--- Information supplied ---
☆ ☆ ☆

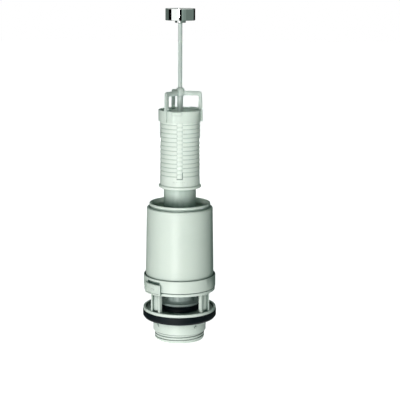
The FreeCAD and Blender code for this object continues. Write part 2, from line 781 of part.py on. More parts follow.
def make_height_sleeve():
    """Mould the ribbed sleeve with its scale strip and snap tongue, and the ring that seals it."""
    body = new_body("height_sleeve")
    land_r = d.tube_r + d.sleeve_gap
    groove_out = land_r + d.sleeve_ring_r * 1.9
    groove_level = SLEEVE_BOTTOM + d.bead_thick
    groove_half = d.sleeve_ring_r * 1.2
    land_top = groove_level + d.bead_thick
    bead_r = SLEEVE_R + d.bead_proud
    turn_outline(body, "sleeve_section", [
        (land_r, SLEEVE_BOTTOM),
        (bead_r, SLEEVE_BOTTOM, 1.4),
        (bead_r, SLEEVE_BOTTOM + d.bead_thick, 1.4),
        (SLEEVE_R, SLEEVE_BOTTOM + d.bead_thick),
        (SLEEVE_R, SLEEVE_TOP),
        (SLEEVE_BORE, SLEEVE_TOP),
        (SLEEVE_BORE, land_top + d.bead_thick / 2),
        (land_r, land_top),
        (land_r, groove_level + groove_half),
        (groove_out, groove_level + groove_half),
        (groove_out, groove_level - groove_half),
        (land_r, groove_level - groove_half),
    ])
    outside = SLEEVE_R + d.rib_depth
    rib = turn_outline(body, "rib_groove", [
        (SLEEVE_R - d.rib_depth, BAND_TOP, 0.15),
        (SLEEVE_R - d.rib_taper, BAND_TOP - d.rib_notch / 2),
        (SLEEVE_R, BAND_TOP - d.rib_slope),
        (outside, BAND_TOP - d.rib_slope),
        (outside, BAND_TOP + d.rib_notch / 2),
        (SLEEVE_R, BAND_TOP + d.rib_notch / 2),
    ], cut=True)
    repeat_up(body, "rib_grooves", [rib], d.rib_pitch, d.rib_count)
    strip_bottom = BAND_TOP - d.strip_tail
    strip_floor = SLEEVE_R - d.strip_depth
    strip_top = BAND_TOP + d.rib_pitch * 12.4
    front = 270.0
    turn_outline(body, "strip", ring_corners(
        strip_floor, outside, strip_bottom, strip_top), front, d.strip_sweep, cut=True)
    tooth_bottom = BAND_TOP + d.rib_pitch / 2 - d.tooth_height / 2
    tooth = turn_outline(body, "tooth", [
        (strip_floor - d.tooth_proud, tooth_bottom),
        (strip_floor + d.tooth_proud, tooth_bottom),
        (strip_floor + d.tooth_proud, tooth_bottom + d.tooth_height / 2),
        (strip_floor - d.tooth_proud, tooth_bottom + d.tooth_height),
    ], front, d.tooth_sweep)
    repeat_up(body, "teeth", [tooth], d.rib_pitch, d.rib_count - 1)
    turn_outline(body, "tongue_slot_below", ring_corners(
        SLEEVE_BORE - d.rib_depth, outside, strip_bottom - d.tongue_slot, strip_bottom),
        front, d.strip_sweep, cut=True)
    slot_sweep = d.strip_sweep / 8
    turn_outline(body, "tongue_slot_beside", ring_corners(
        SLEEVE_BORE - d.rib_depth, outside, strip_bottom - d.tongue_slot, BAND_TOP + d.rib_pitch),
        d.strip_sweep / 2 + front, slot_sweep, cut=True)
    ring = o_ring("sleeve_o_ring", groove_out - d.sleeve_ring_r, d.sleeve_ring_r, groove_level)
    return [body, ring]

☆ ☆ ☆

--- Aim of the exercise ---
Print the complete listing again, exactly as it stands.

--- Correct result ---
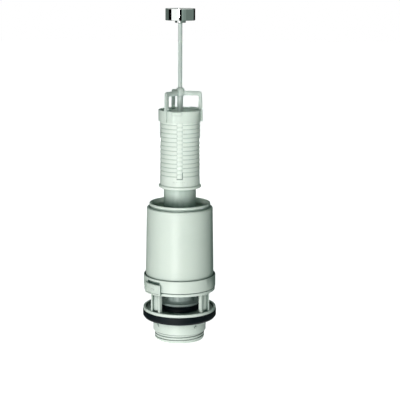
The FreeCAD and Blender code for this object continues. Write part 2, from line 781 of part.py on. More parts follow.
def make_height_sleeve():
    """Mould the ribbed sleeve with its scale strip and snap tongue, and the ring that seals it."""
    body = new_body("height_sleeve")
    land_r = d.tube_r + d.sleeve_gap
    groove_out = land_r + d.sleeve_ring_r * 1.9
    groove_level = SLEEVE_BOTTOM + d.bead_thick
    groove_half = d.sleeve_ring_r * 1.2
    land_top = groove_level + d.bead_thick
    bead_r = SLEEVE_R + d.bead_proud
    turn_outline(body, "sleeve_section", [
        (land_r, SLEEVE_BOTTOM),
        (bead_r, SLEEVE_BOTTOM, 1.4),
        (bead_r, SLEEVE_BOTTOM + d.bead_thick, 1.4),
        (SLEEVE_R, SLEEVE_BOTTOM + d.bead_thick),
        (SLEEVE_R, SLEEVE_TOP),
        (SLEEVE_BORE, SLEEVE_TOP),
        (SLEEVE_BORE, land_top + d.bead_thick / 2),
        (land_r, land_top),
        (land_r, groove_level + groove_half),
        (groove_out, groove_level + groove_half),
        (groove_out, groove_level - groove_half),
        (land_r, groove_level - groove_half),
    ])
    outside = SLEEVE_R + d.rib_depth
    rib = turn_outline(body, "rib_groove", [
        (SLEEVE_R - d.rib_depth, BAND_TOP, 0.15),
        (SLEEVE_R - d.rib_taper, BAND_TOP - d.rib_notch / 2),
        (SLEEVE_R, BAND_TOP - d.rib_slope),
        (outside, BAND_TOP - d.rib_slope),
        (outside, BAND_TOP + d.rib_notch / 2),
        (SLEEVE_R, BAND_TOP + d.rib_notch / 2),
    ], cut=True)
    repeat_up(body, "rib_grooves", [rib], d.rib_pitch, d.rib_count)
    strip_bottom = BAND_TOP - d.strip_tail
    strip_floor = SLEEVE_R - d.strip_depth
    strip_top = BAND_TOP + d.rib_pitch * 12.4
    front = 270.0
    turn_outline(body, "strip", ring_corners(
        strip_floor, outside, strip_bottom, strip_top), front, d.strip_sweep, cut=True)
    tooth_bottom = BAND_TOP + d.rib_pitch / 2 - d.tooth_height / 2
    tooth = turn_outline(body, "tooth", [
        (strip_floor - d.tooth_proud, tooth_bottom),
        (strip_floor + d.tooth_proud, tooth_bottom),
        (strip_floor + d.tooth_proud, tooth_bottom + d.tooth_height / 2),
        (strip_floor - d.tooth_proud, tooth_bottom + d.tooth_height),
    ], front, d.tooth_sweep)
    repeat_up(body, "teeth", [tooth], d.rib_pitch, d.rib_count - 1)
    turn_outline(body, "tongue_slot_below", ring_corners(
        SLEEVE_BORE - d.rib_depth, outside, strip_bottom - d.tongue_slot, strip_bottom),
        front, d.strip_sweep, cut=True)
    slot_sweep = d.strip_sweep / 8
    turn_outline(body, "tongue_slot_beside", ring_corners(
        SLEEVE_BORE - d.rib_depth, outside, strip_bottom - d.tongue_slot, BAND_TOP + d.rib_pitch),
        d.strip_sweep / 2 + front, slot_sweep, cut=True)
    ring = o_ring("sleeve_o_ring", groove_out - d.sleeve_ring_r, d.sleeve_ring_r, groove_level)
    return [body, ring]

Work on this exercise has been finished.